At the hotel on Saturday, guests and members of the public were able to enter the hotel with relative ease, such as by flashing an invitation, and did not have to go through security — magnetometers, similar to those at an airport or major sporting event — until they were moving toward the ballroom, two levels down from the main floor.

Current and former law enforcement officials said the single checkpoint was not as thin as it appears — every other point of entry into the ballroom was frozen and manned by standing agents, making the magnetometers the only viable path in. In addition, the US Secret Service’s primary role is to safeguard the president, his family and key dignitaries, and the gunman didn’t make it into the ballroom where they were.

“That venue, the larger venue and its occupants fall under the protective umbrella of the site plan. But when things go bad, my primary objective is whoever my protectee is,” said Anthony Cangelosi, a former Secret Service agent and a lecturer at the John Jay College of Criminal Justice. “When you come up with a site security plan, you’re looking for site vulnerabilities and ways to address them.”

Still, officials acknowledged the setup is difficult to defend publicly, and that to most civilians the security perimeter felt dangerously close to the action.

Even the suspect apparently was surprised by what he described as lax security. “I expected security cameras at every bend, bugged hotel rooms, armed agents every 10 feet, metal detectors out the wazoo,” he wrote in a manifesto to family members and seen by Bloomberg. “What I got (who knows, maybe they’re pranking me!) is nothing.”

He added, “The security at the event is all outside, focused on protestors and current arrivals, because apparently no one thought about what happens if someone checks in the day before.”

The sprawling hotel where the event is held boasts more than 1,100 rooms, several restaurants and bars. It has over 118,000 square feet (10,963 square meters) of meeting and event space, according to its website.

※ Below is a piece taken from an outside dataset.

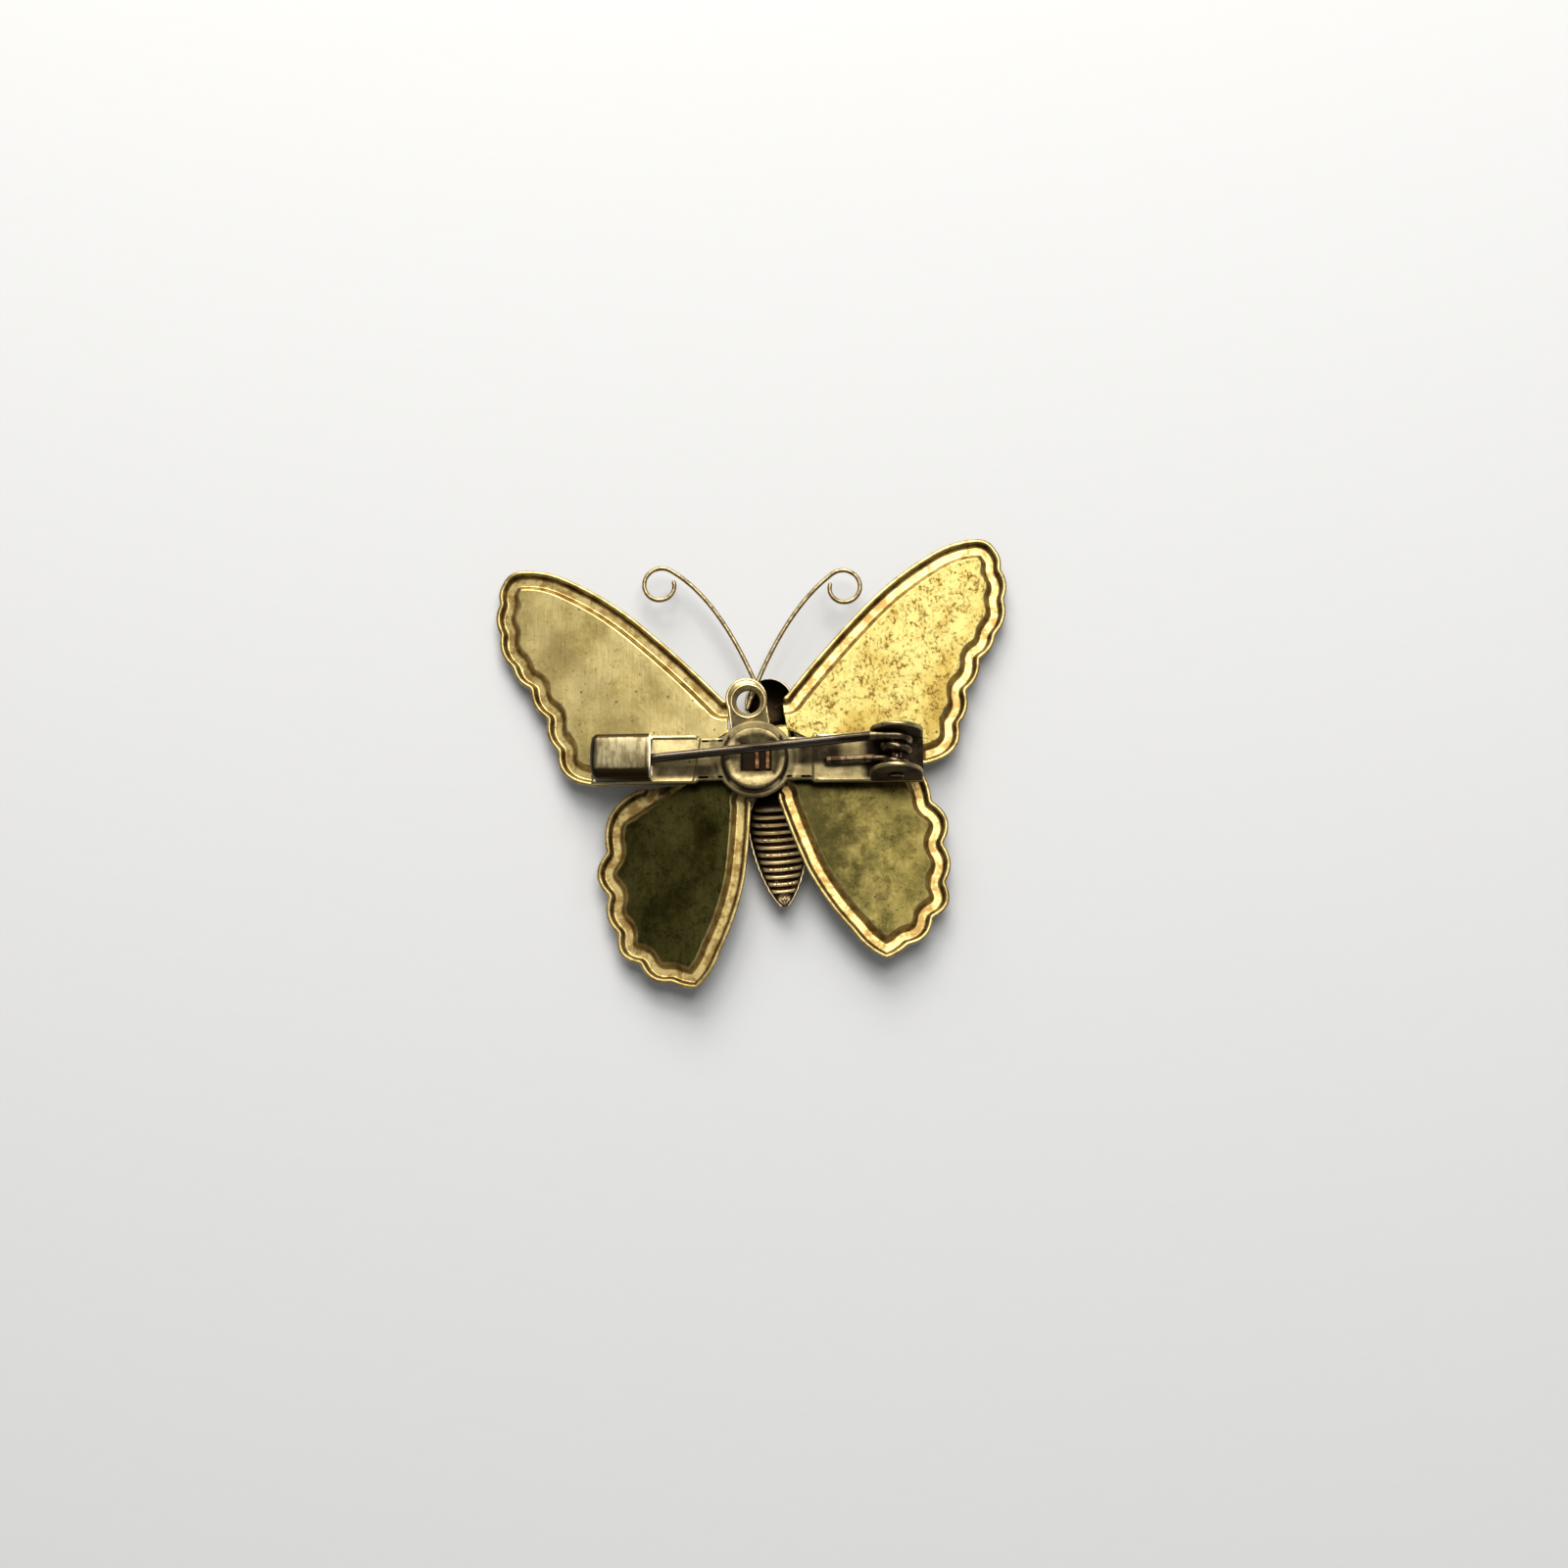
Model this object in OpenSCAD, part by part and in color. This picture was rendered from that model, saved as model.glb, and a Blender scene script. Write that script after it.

What the Secret Service did after the shooting largely tracked protocol, the officials said. Members of the Counter Assault Team, heavily armed agents in tactical gear, held the stage after Trump and other top officials were evacuated, taking the high ground over the ballroom floor. 

Secret Service Director Sean Curran defended the agency’s response in a statement Sunday. “That individual, when he charged a checkpoint, was apprehended,” Curran said. “It shows that our multi-layered protection works.”

Trump himself praised the response. “I thought Secret Service and law enforcement — and that includes DC police, law enforcement — was great. I really thought they were great. And I would be the first to complain that they weren’t, believe me,” he said during a Fox News interview on Sunday morning.

He said the large hotel makes it inherently difficult to secure the ballroom as one would a building like the White House, while also saying he didn’t blame the hotel. “Nobody’s blaming them, they’re good people, they’re very good people,” Trump said. “But, you know, it’s had difficulty in the past.” 

Saturday’s breach is the latest in a series of security issues that have shadowed the Secret Service in recent years. A gunman opened fire at Trump during a campaign rally in Butler, Pennsylvania, in July 2024, grazing his ear in an attack that prompted widespread criticism of the agency’s advance work. Weeks later, a second would-be assassin was apprehended at a Trump golf course in West Palm Beach, Florida, before he could get off a shot. 

Trump, speaking on Fox News, called again for the dinner to be rescheduled within roughly 30 days, though it’s not clear whether that’s feasible or a certainty. 

“Let’s not let people like this change the course of our country,” he said. “I’ll be there, I promise.” 

White House Correspondents’ Association President Weijia Jiang said in a statement Sunday the board would meet “to assess what happened and determine how to proceed.”